Everything from the first line to the line containing "GROMMET_LIP = 2.9" is to be repeated exactly; nothing past it.

── Dataset content

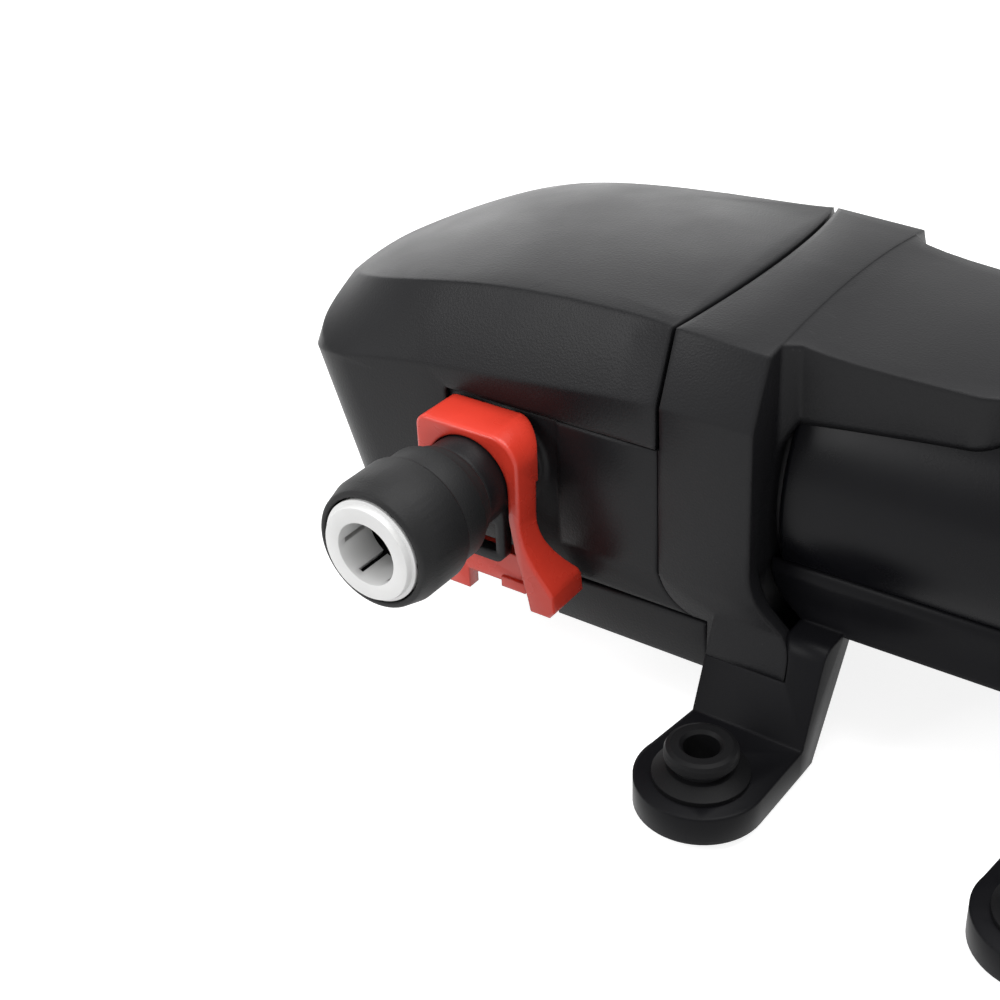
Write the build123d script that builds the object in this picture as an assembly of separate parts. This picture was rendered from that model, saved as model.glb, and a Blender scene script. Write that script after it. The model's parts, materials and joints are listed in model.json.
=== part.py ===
from build123d import *
import math
import os

# Caravan water pump of the diaphragm kind, in millimetres.
# X runs along the motor axis with the nose at -X, the inlet side is +Y and the outlet side is -Y.
# Z is up. The origin is on the ground, in the middle of the four mounting holes.

# Mounting feet
HOLE_SPACING_X = 62.0
HOLE_SPACING_Y = 114.0
PAD_THICKNESS = 5.6
ARM_WIDTH = 22.3
ARM_OFFSET = 1.0
PAD_R = 11.95
GROMMET_HOLE_R = 3.3
GROMMET_RIM_R = 6.6
GROMMET_NECK_R = 5.3
GROMMET_FLANGE_R = 8.7
GROMMET_RISE = 6.8
GROMMET_FOOT = 2.0
GROMMET_LIP = 2.9

# Heights over the ground and stations along the pump
MOTOR_Z = 45.5
PORT_Z = 45.0
SPLIT_X = -52.65
PILASTER_LENGTH = 18.4
PORT_TO_SPLIT = 34.2
DECK_LENGTH = 42.7
HEAD_BOTTOM_Z = 22.0
TRAY_BOTTOM_Z = 10.6
PARTING_Z = 56.2

# Outer form of the hood: belt is the lower crease of the bevelled band, crest the upper one
BELT_HALF = 36.6
BELT_Z = 64.7
CREST_Z = 77.8
CREST_HALF = BELT_HALF - 7.8
CREST_FLARE = 2.3
REAR_FALL = 0.05
CROWN = 2.5
CREST_FALL = 0.022
CREST_CURVE = 2.0e-5
CREST_TAPER = 0.0165
CREST_TAPER_FROM = 57.0
FOOT_HALF = BELT_HALF - 2.0
NOSE_REACH = 86.5
NOSE_SETBACK = 11.0
NOSE_BAND = 17.0
NOSE_BAND_BACK = 5.2
NOSE_BAND_IN = 9.4
NOSE_CORNER_X = 15.2
NOSE_CORNER_Y = 11.0
NOSE_BOW = 2.2
SPLIT_BOW = 4.5
WALL = 2.6
SPLIT_GAP = 0.9
SEAM = 0.3
FACE = 0.05
TRAY_FRONT = 24.0
COVER_POST_Y = BELT_HALF - 7.6
COVER_POST_BACK = 58.5
POST_R = 3.6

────

> _Written solution_
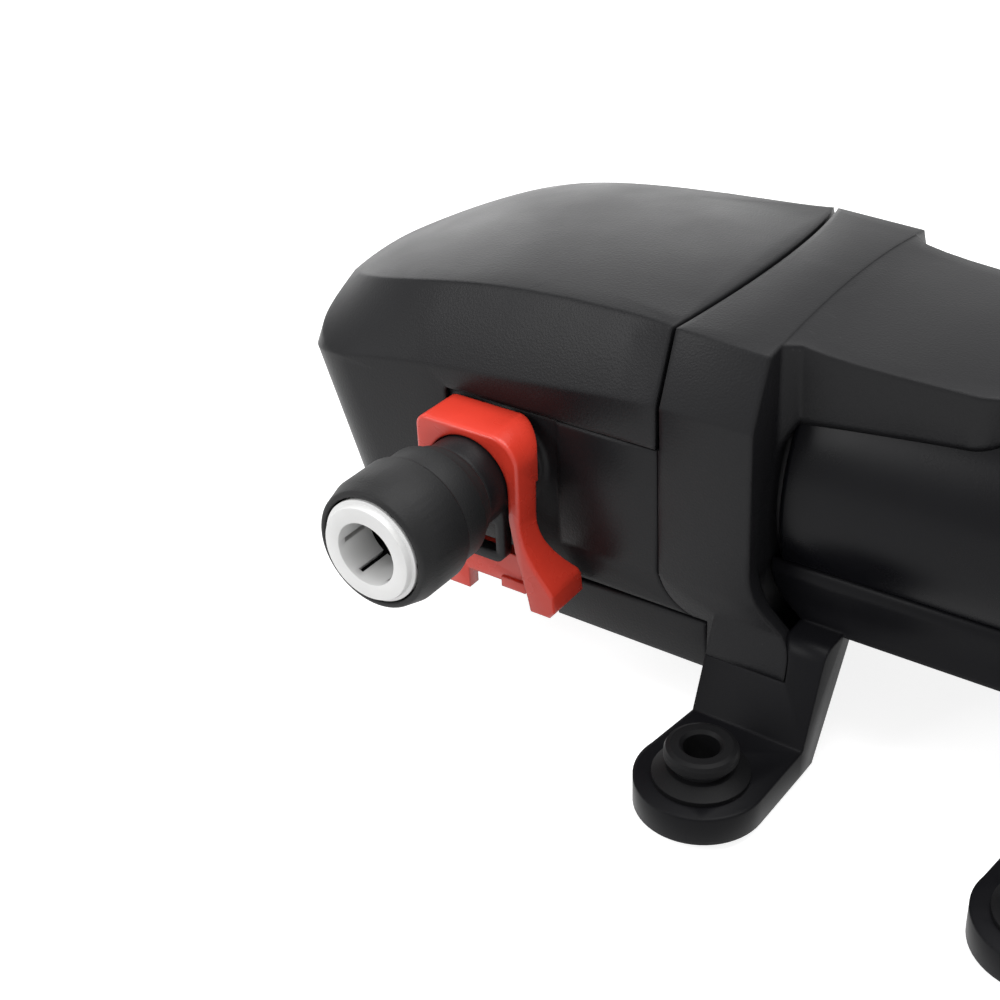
Write the build123d script that builds the object in this picture as an assembly of separate parts. This picture was rendered from that model, saved as model.glb, and a Blender scene script. Write that script after it. The model's parts, materials and joints are listed in model.json.
=== part.py ===
from build123d import *
import math
import os

# Caravan water pump of the diaphragm kind, in millimetres.
# X runs along the motor axis with the nose at -X, the inlet side is +Y and the outlet side is -Y.
# Z is up. The origin is on the ground, in the middle of the four mounting holes.

# Mounting feet
HOLE_SPACING_X = 62.0
HOLE_SPACING_Y = 114.0
PAD_THICKNESS = 5.6
ARM_WIDTH = 22.3
ARM_OFFSET = 1.0
PAD_R = 11.95
GROMMET_HOLE_R = 3.3
GROMMET_RIM_R = 6.6
GROMMET_NECK_R = 5.3
GROMMET_FLANGE_R = 8.7
GROMMET_RISE = 6.8
GROMMET_FOOT = 2.0
GROMMET_LIP = 2.9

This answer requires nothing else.